Collectors and vintage shoppers often describe the thrill of finding a complete set in good condition. That is part of the charm. A full original grouping with the stand and all four tools feels more special than a mismatched collection assembled from different eras. It suggests continuity. It tells a tiny design story. You are not just buying fireplace tools; you are adopting a compact example of American modernist domestic design.
There is also a quieter emotional side to these pieces. Fireplaces already carry a lot of atmosphere: warmth, gathering, winter evenings, conversation, books, holiday chaos, the occasional dramatic overestimation of how much wood is enough wood. A vintage tool set becomes part of that ritual. You reach for it when tending a fire, cleaning up afterward, or simply resetting the room after guests leave. Over time, the object gets folded into memory. That is what the best home pieces do. They do their job, yes, but they also become part of the scene.

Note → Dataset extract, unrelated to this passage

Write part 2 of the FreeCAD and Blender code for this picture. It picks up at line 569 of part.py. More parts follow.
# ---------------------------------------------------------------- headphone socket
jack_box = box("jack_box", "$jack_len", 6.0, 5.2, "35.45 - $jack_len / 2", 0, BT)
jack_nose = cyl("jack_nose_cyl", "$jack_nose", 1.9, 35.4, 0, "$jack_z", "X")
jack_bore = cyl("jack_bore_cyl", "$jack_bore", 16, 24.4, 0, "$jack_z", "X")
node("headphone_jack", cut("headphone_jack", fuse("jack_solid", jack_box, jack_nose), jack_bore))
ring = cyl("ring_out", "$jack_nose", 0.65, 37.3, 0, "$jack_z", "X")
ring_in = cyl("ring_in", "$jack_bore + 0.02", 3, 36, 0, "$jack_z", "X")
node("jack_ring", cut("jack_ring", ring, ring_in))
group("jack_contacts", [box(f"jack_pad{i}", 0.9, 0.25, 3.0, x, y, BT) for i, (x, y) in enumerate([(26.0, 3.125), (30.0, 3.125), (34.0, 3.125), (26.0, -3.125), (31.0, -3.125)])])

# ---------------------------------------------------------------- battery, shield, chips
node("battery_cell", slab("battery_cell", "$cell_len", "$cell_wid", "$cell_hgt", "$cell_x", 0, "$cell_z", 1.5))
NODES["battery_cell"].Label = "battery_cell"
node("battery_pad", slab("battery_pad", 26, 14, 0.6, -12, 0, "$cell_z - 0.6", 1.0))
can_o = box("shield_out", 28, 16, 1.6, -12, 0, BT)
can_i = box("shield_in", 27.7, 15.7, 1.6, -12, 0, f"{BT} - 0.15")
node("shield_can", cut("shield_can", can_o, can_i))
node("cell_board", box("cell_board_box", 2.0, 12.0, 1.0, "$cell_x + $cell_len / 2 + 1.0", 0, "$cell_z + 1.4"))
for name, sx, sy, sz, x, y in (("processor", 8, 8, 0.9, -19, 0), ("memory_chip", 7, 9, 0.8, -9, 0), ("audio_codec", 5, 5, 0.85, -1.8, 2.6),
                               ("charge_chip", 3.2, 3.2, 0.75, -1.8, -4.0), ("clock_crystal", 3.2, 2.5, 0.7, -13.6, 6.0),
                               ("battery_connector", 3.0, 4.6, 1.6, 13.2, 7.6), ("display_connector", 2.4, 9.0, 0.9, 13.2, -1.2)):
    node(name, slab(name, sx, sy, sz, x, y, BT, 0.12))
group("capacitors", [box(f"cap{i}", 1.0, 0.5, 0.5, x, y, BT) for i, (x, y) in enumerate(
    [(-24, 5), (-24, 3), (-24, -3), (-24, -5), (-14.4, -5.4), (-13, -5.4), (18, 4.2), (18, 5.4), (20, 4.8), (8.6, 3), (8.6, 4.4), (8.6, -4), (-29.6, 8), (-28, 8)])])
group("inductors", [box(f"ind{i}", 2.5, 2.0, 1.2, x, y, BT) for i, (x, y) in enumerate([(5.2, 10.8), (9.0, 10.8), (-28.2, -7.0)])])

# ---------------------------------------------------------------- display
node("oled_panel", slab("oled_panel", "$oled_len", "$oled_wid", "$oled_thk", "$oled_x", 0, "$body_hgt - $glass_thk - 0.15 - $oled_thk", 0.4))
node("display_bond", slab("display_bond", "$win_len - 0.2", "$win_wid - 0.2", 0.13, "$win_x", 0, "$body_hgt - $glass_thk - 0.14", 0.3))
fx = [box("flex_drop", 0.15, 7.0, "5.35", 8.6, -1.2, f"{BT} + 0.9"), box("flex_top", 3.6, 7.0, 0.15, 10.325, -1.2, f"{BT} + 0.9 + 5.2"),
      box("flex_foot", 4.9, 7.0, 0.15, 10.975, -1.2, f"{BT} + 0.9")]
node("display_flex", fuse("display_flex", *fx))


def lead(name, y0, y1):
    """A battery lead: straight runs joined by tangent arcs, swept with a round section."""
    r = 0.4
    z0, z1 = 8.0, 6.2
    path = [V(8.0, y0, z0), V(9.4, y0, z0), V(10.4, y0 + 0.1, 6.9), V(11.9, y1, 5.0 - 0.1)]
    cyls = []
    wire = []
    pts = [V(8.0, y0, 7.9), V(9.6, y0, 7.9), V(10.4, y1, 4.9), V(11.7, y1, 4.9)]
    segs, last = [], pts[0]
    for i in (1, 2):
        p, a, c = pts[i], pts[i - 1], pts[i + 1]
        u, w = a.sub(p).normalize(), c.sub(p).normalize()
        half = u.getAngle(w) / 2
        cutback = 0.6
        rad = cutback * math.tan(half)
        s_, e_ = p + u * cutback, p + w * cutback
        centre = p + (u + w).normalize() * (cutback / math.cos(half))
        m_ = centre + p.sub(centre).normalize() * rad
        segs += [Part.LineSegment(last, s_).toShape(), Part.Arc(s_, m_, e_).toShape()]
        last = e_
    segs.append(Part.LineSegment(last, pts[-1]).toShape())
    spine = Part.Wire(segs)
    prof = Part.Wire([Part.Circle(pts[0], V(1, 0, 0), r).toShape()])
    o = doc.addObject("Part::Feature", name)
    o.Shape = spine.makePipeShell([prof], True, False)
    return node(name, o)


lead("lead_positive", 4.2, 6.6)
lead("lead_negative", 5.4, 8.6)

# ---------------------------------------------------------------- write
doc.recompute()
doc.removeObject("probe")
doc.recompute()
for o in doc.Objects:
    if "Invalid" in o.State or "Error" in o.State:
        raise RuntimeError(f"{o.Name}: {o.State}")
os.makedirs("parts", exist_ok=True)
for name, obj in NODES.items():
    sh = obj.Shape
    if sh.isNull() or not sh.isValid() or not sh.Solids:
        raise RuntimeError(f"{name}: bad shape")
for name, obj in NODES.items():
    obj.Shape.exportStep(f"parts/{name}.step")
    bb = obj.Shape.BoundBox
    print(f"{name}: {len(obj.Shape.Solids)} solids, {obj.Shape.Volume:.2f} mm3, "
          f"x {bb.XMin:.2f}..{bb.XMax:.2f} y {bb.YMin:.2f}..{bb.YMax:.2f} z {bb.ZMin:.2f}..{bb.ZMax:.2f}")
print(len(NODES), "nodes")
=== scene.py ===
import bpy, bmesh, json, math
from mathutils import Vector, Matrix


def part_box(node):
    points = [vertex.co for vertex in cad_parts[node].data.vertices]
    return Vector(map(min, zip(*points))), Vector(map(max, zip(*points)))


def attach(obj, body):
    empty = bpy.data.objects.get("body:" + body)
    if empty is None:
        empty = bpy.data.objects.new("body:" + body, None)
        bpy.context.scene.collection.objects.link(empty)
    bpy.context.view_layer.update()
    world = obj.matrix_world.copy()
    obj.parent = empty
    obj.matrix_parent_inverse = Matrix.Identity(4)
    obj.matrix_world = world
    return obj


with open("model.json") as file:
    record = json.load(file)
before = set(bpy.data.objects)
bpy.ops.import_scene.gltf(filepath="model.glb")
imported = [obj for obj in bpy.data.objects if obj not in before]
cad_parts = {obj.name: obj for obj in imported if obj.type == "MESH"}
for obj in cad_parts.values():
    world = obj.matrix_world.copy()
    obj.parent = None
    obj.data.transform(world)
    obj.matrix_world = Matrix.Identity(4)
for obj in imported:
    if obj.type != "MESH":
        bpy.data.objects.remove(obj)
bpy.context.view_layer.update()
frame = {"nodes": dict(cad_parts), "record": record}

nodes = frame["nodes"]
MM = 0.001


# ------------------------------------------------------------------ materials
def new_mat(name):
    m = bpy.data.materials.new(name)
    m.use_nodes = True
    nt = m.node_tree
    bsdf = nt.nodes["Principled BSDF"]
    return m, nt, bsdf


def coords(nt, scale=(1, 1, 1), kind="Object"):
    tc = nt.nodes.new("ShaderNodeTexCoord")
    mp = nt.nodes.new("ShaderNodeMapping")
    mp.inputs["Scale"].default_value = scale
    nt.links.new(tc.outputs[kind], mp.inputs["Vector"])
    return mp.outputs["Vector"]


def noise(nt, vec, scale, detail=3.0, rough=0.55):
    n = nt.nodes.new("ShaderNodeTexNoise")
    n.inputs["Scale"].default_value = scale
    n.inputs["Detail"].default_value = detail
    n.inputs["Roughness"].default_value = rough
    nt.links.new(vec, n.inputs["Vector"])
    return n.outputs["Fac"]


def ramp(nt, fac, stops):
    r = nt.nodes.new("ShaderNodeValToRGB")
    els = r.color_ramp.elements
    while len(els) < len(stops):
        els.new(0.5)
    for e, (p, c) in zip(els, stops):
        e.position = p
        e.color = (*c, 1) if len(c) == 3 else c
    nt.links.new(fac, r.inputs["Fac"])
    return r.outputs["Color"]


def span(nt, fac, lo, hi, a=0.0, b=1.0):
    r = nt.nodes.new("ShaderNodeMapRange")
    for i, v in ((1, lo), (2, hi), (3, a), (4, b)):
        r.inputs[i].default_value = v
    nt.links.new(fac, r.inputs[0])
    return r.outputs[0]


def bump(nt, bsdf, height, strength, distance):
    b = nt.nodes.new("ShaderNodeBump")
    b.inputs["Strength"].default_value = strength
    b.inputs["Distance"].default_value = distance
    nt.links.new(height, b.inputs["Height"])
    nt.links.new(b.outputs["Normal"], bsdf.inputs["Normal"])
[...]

And perhaps the most enjoyable experience of all is this: the set never tries too hard. It does not sparkle, perform, or beg for attention with trendy shapes. It just stands there with calm confidence, doing exactly what good modernist design has always donemaking useful things look beautiful and making beautiful things feel useful. Not bad for a broom, a shovel, and a few pieces of iron.
Conclusion
The Pilgrim 1950s Modernist Wrought Iron Fire Place Tool Set remains appealing because it solves two problems at once: it gives you the practical tools needed for tending a fireplace, and it upgrades the visual language of the hearth. That combination is rare. Plenty of sets are useful. Plenty of decorative objects are pretty. Fewer manage to be both memorable and genuinely functional.
If your goal is to create a fireplace area that feels polished, timeless, and a little more collected, this vintage Pilgrim set is an excellent candidate. It offers the toughness of iron, the restraint of mid-century modern design, and the kind of everyday elegance that never feels forced. In a world full of disposable home accessories, that alone makes it stand out.